I am using spark-sql-2.4.1v with java8 version. I have a scenario where I need to copy current row and create another row modifying few columns data how can this be achieved
you can use this approach for your scenario,
df.union(df.filter($"code"==="rate").withColumn("code",concat(lit("new_"), $"code"))).show()
/*
+---+--------+------+------+------+
| id| code|entity|value1|value2|
+---+--------+------+------+------+
| 20| score|school| 14| 12|
| 21| score|school| 13| 13|
| 22| rate|school| 11| 14|
| 22|new_rate|school| 11| 14|
+---+--------+------+------+------+
*/
Use when
to check code === rate
, if it is matched then replace that column value with array(lit("rate"),lit("new_rate"))

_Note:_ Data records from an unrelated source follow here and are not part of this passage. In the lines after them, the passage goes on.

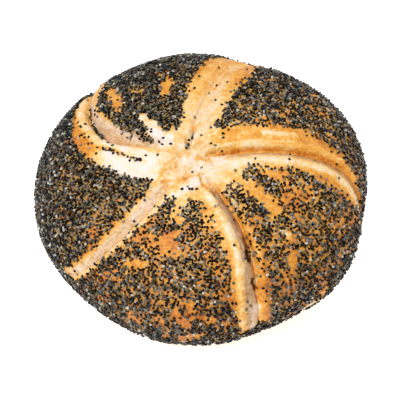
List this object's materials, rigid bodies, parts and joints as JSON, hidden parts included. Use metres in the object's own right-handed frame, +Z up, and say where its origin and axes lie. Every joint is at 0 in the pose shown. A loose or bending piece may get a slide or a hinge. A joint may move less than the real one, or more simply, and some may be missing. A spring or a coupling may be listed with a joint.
{
  "type": "bread roll",
  "caption": "Round bread roll with a flat underside and a domed top, swirled into lobes by curved creases and covered with poppy seeds.",
  "frame": {"origin": "centre of the bounding box at the flat underside", "axes": "+Z up, out of the domed top; -Y is the side nearest to the viewer in the usual view; +X to the viewer's right"},
  "size_m": [0.1058, 0.1056, 0.046],
  "materials": {
    "crust": "golden baked crust, pale where torn, with dark poppy seeds"
  },
  "bodies": {
    "root": {"roll": "crust"}
  },
  "joints": []
}
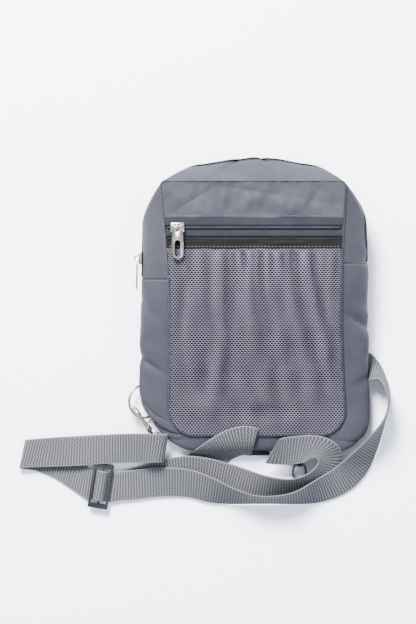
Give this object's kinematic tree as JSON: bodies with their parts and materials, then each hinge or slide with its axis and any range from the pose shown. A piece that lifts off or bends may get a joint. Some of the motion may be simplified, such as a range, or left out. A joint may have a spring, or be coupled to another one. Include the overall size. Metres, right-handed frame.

& not matched column values array($"code")
then explode code
column.
Check below code.
scala> df.show(false)
+---+-----+------+------+------+
|id |code |entity|value1|value2|
+---+-----+------+------+------+
|20 |score|school|14 |12 |
|21 |score|school|13 |13 |
|22 |rate |school|11 |14 |
+---+-----+------+------+------+
val colExpr = explode(
when(
$"code" === "rate",
array(
lit("rate"),
lit("new_rate")
)
)
.otherwise(array($"code"))
)
scala> df.withColumn("code",colExpr).show(false)
+---+--------+------+------+------+
|id |code |entity|value1|value2|
+---+--------+------+------+------+
|20 |score |school|14 |12 |
|21 |score |school|13 |13 |
|22 |rate |school|11 |14 |
|22 |new_rate|school|11 |14 |
+---+--------+------+------+------+